Sepilu-sepilunya aku tidaklah sebesar
kepiluan Iona. Aku adalah orang yang beruntung, masih punya orangtua yang mau
menanggung hidupku. Aku tidak harus memacu kuda di bawah guyuran salju demi
sesuap nasi, atau, buat orang Rusia mah, oat. Aku bahkan masih memiliki waktu
untuk membaca lantas membahas kisah Iona. Sedang Iona, ia barangkali tidak
memiliki kesempatan bahkan untuk membaca kisahnya sendiri, karena ia harus
mendayakan waktu dan tenaganya untuk sesuap oat. Tidak ada lagi putra yang bisa
menanggung hidupnya. Dengan demikian nilai positif lain dari cerpen ini adalah
bisa menyentil pembaca agar mensyukuri hidupnya.
Aku tidak bisa membayangkan akhir yang
lebih baik untuk cerpen ini. Aku kira cerpen ini sudah diakhiri dengan
sepatutnya, hingga aku bisa memikirkan berbagai kesan yang menjadi efek dari
cerpen ini. Yang terpikir olehku malah alasan untuk tidak menggubris seseorang
yang ingin melampiaskan deritanya. Alasan yang secara otomatis egois, tapi aku kira
mestilah ada sebab di balik sikap tidak mengenakkan seseorang terhadap orang
lainnya. Toh pada akhirnya sang orang bisa menemukan solusi alternatif, sebagaimana
yang ditunjukkan dalam cerpen ini.
Tema besar cerpen ini adalah “misery”,
yang menurut kamus elektronikku berarti “kesengsaraan, kesedihan, kemelaratan”.

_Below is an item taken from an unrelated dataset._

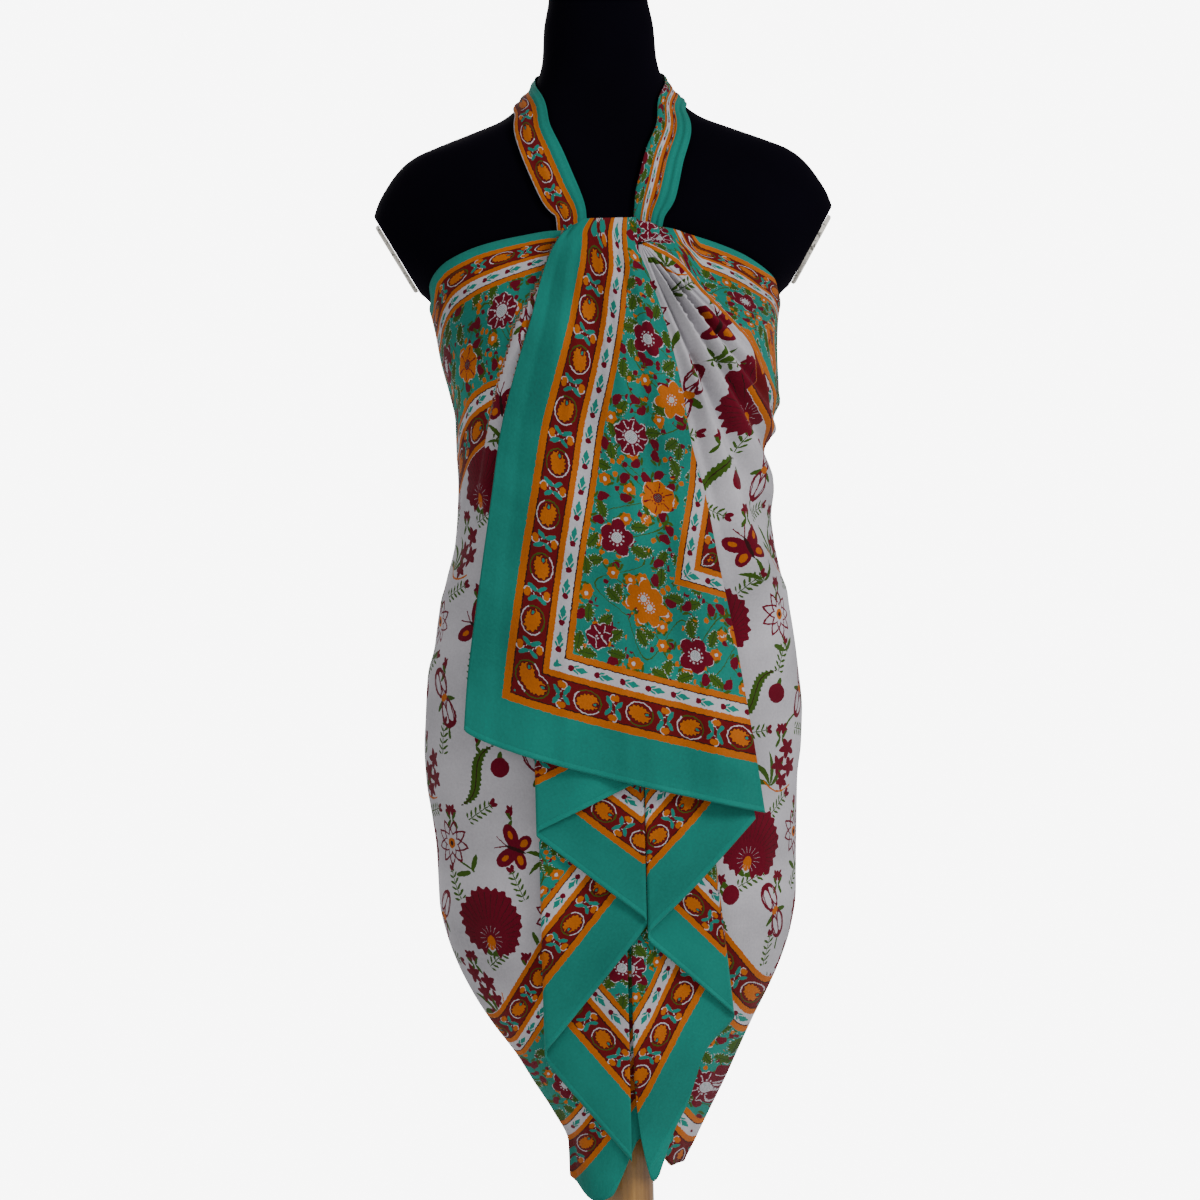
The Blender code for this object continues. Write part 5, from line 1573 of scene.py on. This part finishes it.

Aku tidak bisa bayangkan berada dalam kondisi sengsara/sedih/melarat ala Iona,
jadi aku hanya bisa memaknai berbagai kata yang jadi pengertian tersebut dalam
konteks kehidupanku saja, dan kata yang paling aku pahami barangkali hanya “sedih”.
Jika aku mesti membuat rumusan dari tema besar ini hingga menjadi tema yang
lebih spesifik, maka menurutku: kesedihan membuat seseorang lebih siap untuk
menghadapi kemungkinan yang lebih buruk.***
(dari "The Harper Anthology of Fiction" oleh Sylvan Barnet, 1991, HarperCollins Publishers Inc.)